## begin
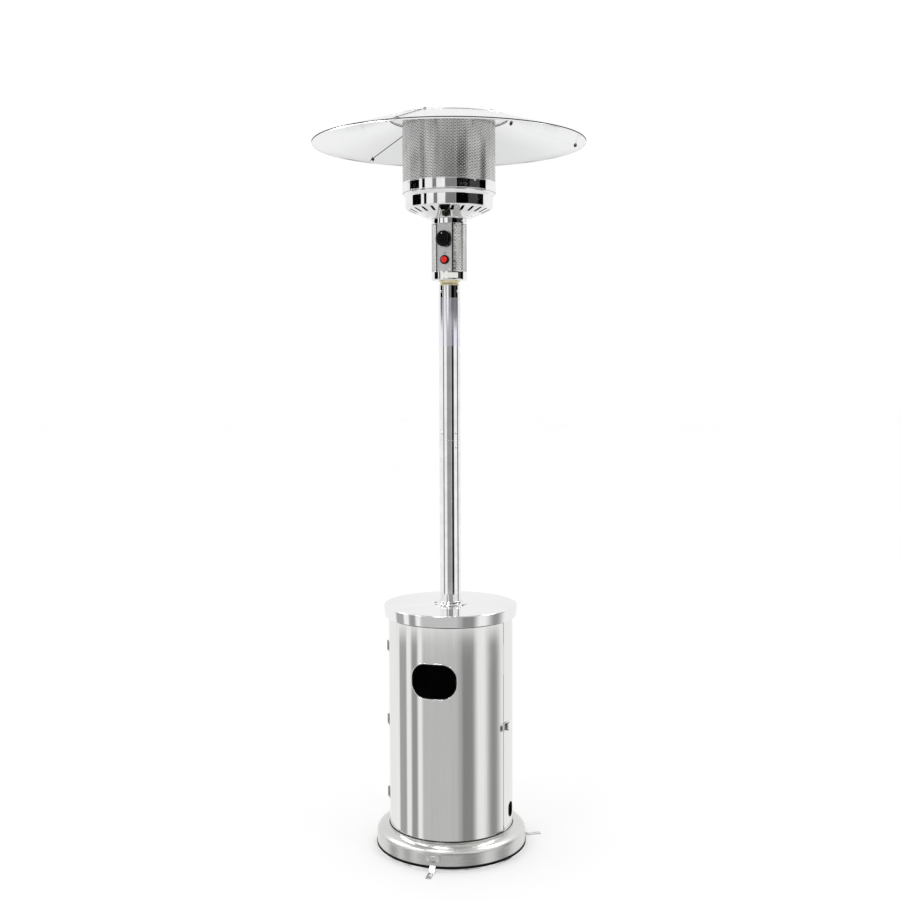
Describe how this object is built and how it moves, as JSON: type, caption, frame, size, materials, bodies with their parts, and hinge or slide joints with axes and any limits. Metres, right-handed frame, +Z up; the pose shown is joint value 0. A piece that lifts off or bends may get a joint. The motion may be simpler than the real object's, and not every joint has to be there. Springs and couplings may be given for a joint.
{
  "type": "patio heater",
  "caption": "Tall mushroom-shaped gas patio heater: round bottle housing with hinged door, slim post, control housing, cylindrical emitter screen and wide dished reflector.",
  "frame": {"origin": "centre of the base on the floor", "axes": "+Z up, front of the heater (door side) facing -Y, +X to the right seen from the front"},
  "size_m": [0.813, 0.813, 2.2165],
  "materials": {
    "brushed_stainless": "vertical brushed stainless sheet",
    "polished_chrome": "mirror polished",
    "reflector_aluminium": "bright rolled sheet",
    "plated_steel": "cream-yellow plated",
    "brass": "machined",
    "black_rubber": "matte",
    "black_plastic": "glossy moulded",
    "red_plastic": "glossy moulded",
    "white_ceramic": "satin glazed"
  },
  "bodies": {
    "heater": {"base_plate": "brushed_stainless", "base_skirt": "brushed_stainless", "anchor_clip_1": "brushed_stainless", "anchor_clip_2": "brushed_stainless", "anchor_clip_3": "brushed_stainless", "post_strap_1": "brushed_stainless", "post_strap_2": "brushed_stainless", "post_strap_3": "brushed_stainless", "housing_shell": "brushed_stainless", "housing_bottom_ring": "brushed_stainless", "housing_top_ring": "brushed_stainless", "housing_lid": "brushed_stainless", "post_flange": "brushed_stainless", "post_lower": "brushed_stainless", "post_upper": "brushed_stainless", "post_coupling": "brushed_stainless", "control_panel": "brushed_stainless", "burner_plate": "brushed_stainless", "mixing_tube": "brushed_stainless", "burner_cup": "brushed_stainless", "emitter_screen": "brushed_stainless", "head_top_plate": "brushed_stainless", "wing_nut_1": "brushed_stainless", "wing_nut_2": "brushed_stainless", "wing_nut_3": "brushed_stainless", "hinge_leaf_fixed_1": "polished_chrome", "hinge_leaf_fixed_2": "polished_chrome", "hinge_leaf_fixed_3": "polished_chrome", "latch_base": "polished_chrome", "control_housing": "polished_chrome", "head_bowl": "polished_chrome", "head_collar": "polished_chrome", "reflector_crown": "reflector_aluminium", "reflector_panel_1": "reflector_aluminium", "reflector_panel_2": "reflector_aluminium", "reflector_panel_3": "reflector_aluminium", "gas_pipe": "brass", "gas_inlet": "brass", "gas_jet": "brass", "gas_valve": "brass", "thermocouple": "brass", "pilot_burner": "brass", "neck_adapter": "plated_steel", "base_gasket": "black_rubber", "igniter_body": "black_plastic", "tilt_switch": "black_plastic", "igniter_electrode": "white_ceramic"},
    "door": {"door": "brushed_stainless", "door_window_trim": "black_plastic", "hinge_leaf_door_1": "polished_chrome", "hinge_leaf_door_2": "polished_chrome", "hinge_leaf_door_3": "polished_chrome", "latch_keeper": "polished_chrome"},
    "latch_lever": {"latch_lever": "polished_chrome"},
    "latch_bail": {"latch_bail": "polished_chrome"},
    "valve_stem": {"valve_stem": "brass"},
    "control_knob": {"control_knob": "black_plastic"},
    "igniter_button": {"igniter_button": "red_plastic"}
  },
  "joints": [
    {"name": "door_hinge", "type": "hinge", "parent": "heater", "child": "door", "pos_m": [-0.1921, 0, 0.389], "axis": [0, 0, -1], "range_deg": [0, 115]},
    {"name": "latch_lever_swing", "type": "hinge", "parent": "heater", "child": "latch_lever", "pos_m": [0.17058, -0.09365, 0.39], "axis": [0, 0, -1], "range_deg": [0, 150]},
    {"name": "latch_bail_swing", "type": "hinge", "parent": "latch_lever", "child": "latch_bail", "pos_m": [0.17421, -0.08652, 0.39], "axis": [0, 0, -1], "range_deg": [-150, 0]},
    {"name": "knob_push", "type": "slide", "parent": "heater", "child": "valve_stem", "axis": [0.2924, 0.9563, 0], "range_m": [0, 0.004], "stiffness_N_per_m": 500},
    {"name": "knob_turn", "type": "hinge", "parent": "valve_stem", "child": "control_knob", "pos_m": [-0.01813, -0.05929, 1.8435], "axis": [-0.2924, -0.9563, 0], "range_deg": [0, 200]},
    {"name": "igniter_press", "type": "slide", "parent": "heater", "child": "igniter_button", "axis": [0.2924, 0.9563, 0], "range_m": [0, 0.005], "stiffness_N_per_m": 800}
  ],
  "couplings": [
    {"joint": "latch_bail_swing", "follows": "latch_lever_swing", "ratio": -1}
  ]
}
## end
Short exercise
Return every line exactly.

Reply to the exercise
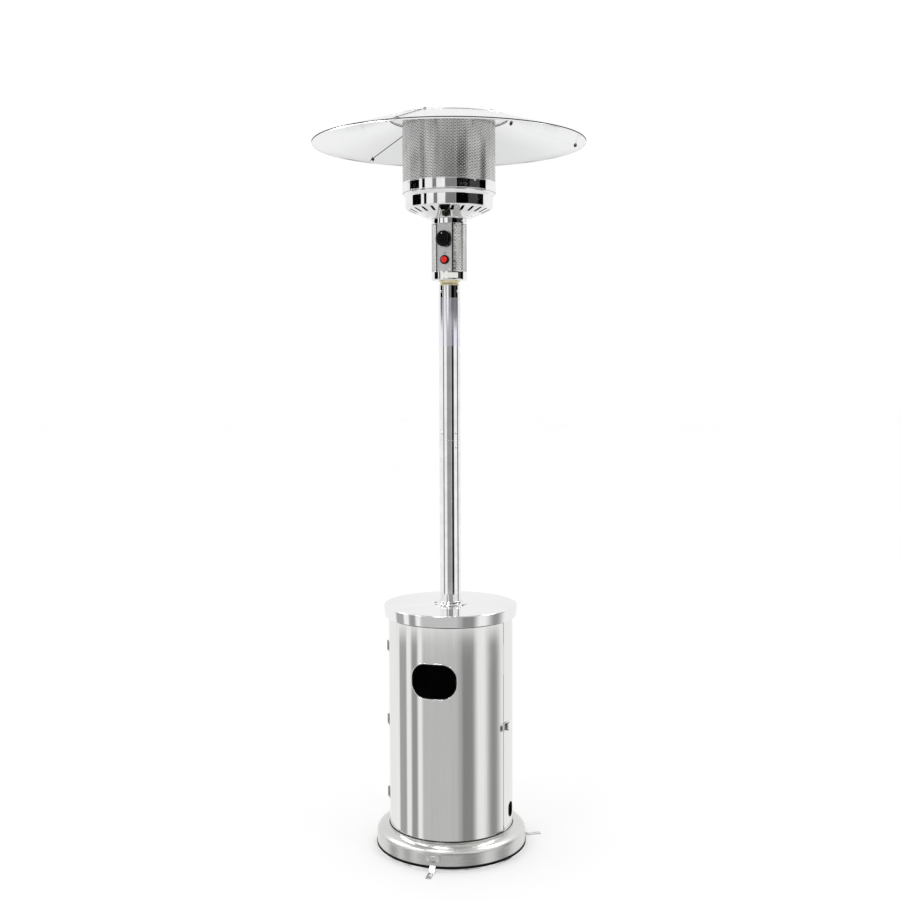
Describe how this object is built and how it moves, as JSON: type, caption, frame, size, materials, bodies with their parts, and hinge or slide joints with axes and any limits. Metres, right-handed frame, +Z up; the pose shown is joint value 0. A piece that lifts off or bends may get a joint. The motion may be simpler than the real object's, and not every joint has to be there. Springs and couplings may be given for a joint.
{
  "type": "patio heater",
  "caption": "Tall mushroom-shaped gas patio heater: round bottle housing with hinged door, slim post, control housing, cylindrical emitter screen and wide dished reflector.",
  "frame": {"origin": "centre of the base on the floor", "axes": "+Z up, front of the heater (door side) facing -Y, +X to the right seen from the front"},
  "size_m": [0.813, 0.813, 2.2165],
  "materials": {
    "brushed_stainless": "vertical brushed stainless sheet",
    "polished_chrome": "mirror polished",
    "reflector_aluminium": "bright rolled sheet",
    "plated_steel": "cream-yellow plated",
    "brass": "machined",
    "black_rubber": "matte",
    "black_plastic": "glossy moulded",
    "red_plastic": "glossy moulded",
    "white_ceramic": "satin glazed"
  },
  "bodies": {
    "heater": {"base_plate": "brushed_stainless", "base_skirt": "brushed_stainless", "anchor_clip_1": "brushed_stainless", "anchor_clip_2": "brushed_stainless", "anchor_clip_3": "brushed_stainless", "post_strap_1": "brushed_stainless", "post_strap_2": "brushed_stainless", "post_strap_3": "brushed_stainless", "housing_shell": "brushed_stainless", "housing_bottom_ring": "brushed_stainless", "housing_top_ring": "brushed_stainless", "housing_lid": "brushed_stainless", "post_flange": "brushed_stainless", "post_lower": "brushed_stainless", "post_upper": "brushed_stainless", "post_coupling": "brushed_stainless", "control_panel": "brushed_stainless", "burner_plate": "brushed_stainless", "mixing_tube": "brushed_stainless", "burner_cup": "brushed_stainless", "emitter_screen": "brushed_stainless", "head_top_plate": "brushed_stainless", "wing_nut_1": "brushed_stainless", "wing_nut_2": "brushed_stainless", "wing_nut_3": "brushed_stainless", "hinge_leaf_fixed_1": "polished_chrome", "hinge_leaf_fixed_2": "polished_chrome", "hinge_leaf_fixed_3": "polished_chrome", "latch_base": "polished_chrome", "control_housing": "polished_chrome", "head_bowl": "polished_chrome", "head_collar": "polished_chrome", "reflector_crown": "reflector_aluminium", "reflector_panel_1": "reflector_aluminium", "reflector_panel_2": "reflector_aluminium", "reflector_panel_3": "reflector_aluminium", "gas_pipe": "brass", "gas_inlet": "brass", "gas_jet": "brass", "gas_valve": "brass", "thermocouple": "brass", "pilot_burner": "brass", "neck_adapter": "plated_steel", "base_gasket": "black_rubber", "igniter_body": "black_plastic", "tilt_switch": "black_plastic", "igniter_electrode": "white_ceramic"},
    "door": {"door": "brushed_stainless", "door_window_trim": "black_plastic", "hinge_leaf_door_1": "polished_chrome", "hinge_leaf_door_2": "polished_chrome", "hinge_leaf_door_3": "polished_chrome", "latch_keeper": "polished_chrome"},
    "latch_lever": {"latch_lever": "polished_chrome"},
    "latch_bail": {"latch_bail": "polished_chrome"},
    "valve_stem": {"valve_stem": "brass"},
    "control_knob": {"control_knob": "black_plastic"},
    "igniter_button": {"igniter_button": "red_plastic"}
  },
  "joints": [
    {"name": "door_hinge", "type": "hinge", "parent": "heater", "child": "door", "pos_m": [-0.1921, 0, 0.389], "axis": [0, 0, -1], "range_deg": [0, 115]},
    {"name": "latch_lever_swing", "type": "hinge", "parent": "heater", "child": "latch_lever", "pos_m": [0.17058, -0.09365, 0.39], "axis": [0, 0, -1], "range_deg": [0, 150]},
    {"name": "latch_bail_swing", "type": "hinge", "parent": "latch_lever", "child": "latch_bail", "pos_m": [0.17421, -0.08652, 0.39], "axis": [0, 0, -1], "range_deg": [-150, 0]},
    {"name": "knob_push", "type": "slide", "parent": "heater", "child": "valve_stem", "axis": [0.2924, 0.9563, 0], "range_m": [0, 0.004], "stiffness_N_per_m": 500},
    {"name": "knob_turn", "type": "hinge", "parent": "valve_stem", "child": "control_knob", "pos_m": [-0.01813, -0.05929, 1.8435], "axis": [-0.2924, -0.9563, 0], "range_deg": [0, 200]},
    {"name": "igniter_press", "type": "slide", "parent": "heater", "child": "igniter_button", "axis": [0.2924, 0.9563, 0], "range_m": [0, 0.005], "stiffness_N_per_m": 800}
  ],
  "couplings": [
    {"joint": "latch_bail_swing", "follows": "latch_lever_swing", "ratio": -1}
  ]
}